Into the Woods: Developing Whitewater Resort into a 4-Season Tourism Destination

Oct 26, 2021 | Story

Standing at the summit of White Queen, a scenic trail just outside of Nelson, BC, a hiker glories in the panoramic views. Kokanee and the Valhallas are prominent among the giant overlapping mountains fading to blue in the distance.

The summit, reaching a total elevation of 2,180 metres, is a popular destination amongst a network of trails at Whitewater Ski Resort that Colby Lehman, Whitewater’s outdoor operations manager, and his four-person crew recently built or cleaned up. Hikers seeking spectacular alpine views can now easily access it and other viewpoints via “blue-level” trails. The trailhead is a convenient 20-minute drive from downtown Nelson via the resort’s all-weather road.

“There’s a fairly limited number of alpine hikes you can get to that are an easy drive,” explains Guy Woods, director and treasurer of Friends of Pulpit Rock, a volunteer-driven society that maintains Nelson-area trails. “At Whitewater people can drive up in an RV or something big like that, which is pretty unheard of around here. It might be bumpy, but you can certainly take any vehicle you want up there before you set out on foot into the woods.”

Starting at the lodge parking lot, hikers cross familiar ski terrain along the Silver King Access and Switchbacks trails and ascend to the stunning Silver King Ridgeline. The trek is approximately 4.2 km with an elevation gain of 550 metres.

Project Breaks Ground with ETSI-BC Grant

Unlike many other high elevation trails in the area, which are accessed only by 4-wheel drive and involve a minimum one-hour road trip to reach the trailheads, the Whitewater trails welcome Nelson residents and tourists alike to spend an afternoon hiking and return home before dinner. Access to alpine trails for moderate hikers driving large recreational or low-clearance highway vehicles was non-existent until the Friends of Pulpit Rock Society began their mission to further develop the half-bowl area for hiking in the off-season. Their vision came to fruition with an Economic Trust of the Southern Interior (ETSI-BC) grant, which was supplemented by an additional $10,000 from the ski resort.

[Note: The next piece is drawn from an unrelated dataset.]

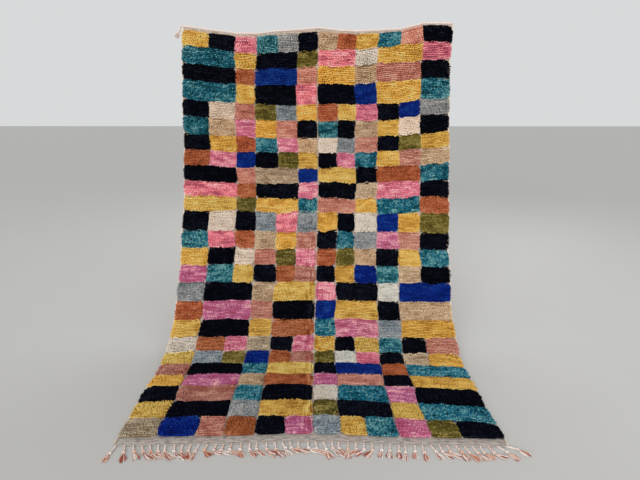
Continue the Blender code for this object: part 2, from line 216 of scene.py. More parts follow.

“The Pulpit Rock Society is a small group of mostly old guys who look after the trails in town, but we’re not in a position to fund actually building them, so grants like this make all the difference in the world,” says Woods, a 70-year-old mountaineer who spearheaded the recent project. Passionate about encouraging a healthy lifestyle in his community, Woods acted as front person for the team. In addition to securing grant funding, he assisted the trail builders, putting up reflective trail markers and junction signs and painting rocks to identify the trail system. New signage increases safety along all routes to the top of White Queen, which is also accessible from the west via the Hummingbird Pass trail, creating a circular route.

Establishing Whitewater as an All-season Destination

Over the last few years, Kootenay Mountaineering Club’s Hummingbird Pass trail has proven very popular with the public and tourists. In the absence of marked trails, signage, and trail improvements, inexperienced hikers, and tourists unfamiliar with the area were discouraged from hiking the neighbouring, linked trail system at Whitewater—until now.

“All these routes were in use before, but they were difficult to walk, because there really weren’t trails there; you had to go up and over a fireguard and stumble over deadfalls and boulders and whatnot,” says Woods. “The moderate person wants to know they’re actually on a trail and don’t have to find an unmarked route to get themselves up, down, and home safely on a Sunday afternoon.”

The investment into the area as an all-season destination has long been a goal for Whitewater Ski Resort, which secured a million-dollar grant through the Community Economic Recovery Infrastructure Program to develop a backcountry lodge as well as campsites, including 10 RV sites that will open the resort to additional tourism through increased access and more extended stays. The improved hiking trail network is but another reason to visit.

“This is building up to be a major tourist draw,” says Woods. “People interested in hiking, or even staying at the new campsites, will be spending their dollars in and around Nelson. They’ll go to the restaurants and perhaps do some shopping and even gas up at the local stations before they head home.”

Economic value aside, Woods is proud of the collaborative project that is mutually beneficial to businesses and to those seeking outdoor adventure. “It’s nice to see the trails greatly improved so that all kinds of people can get up there and make use of them.”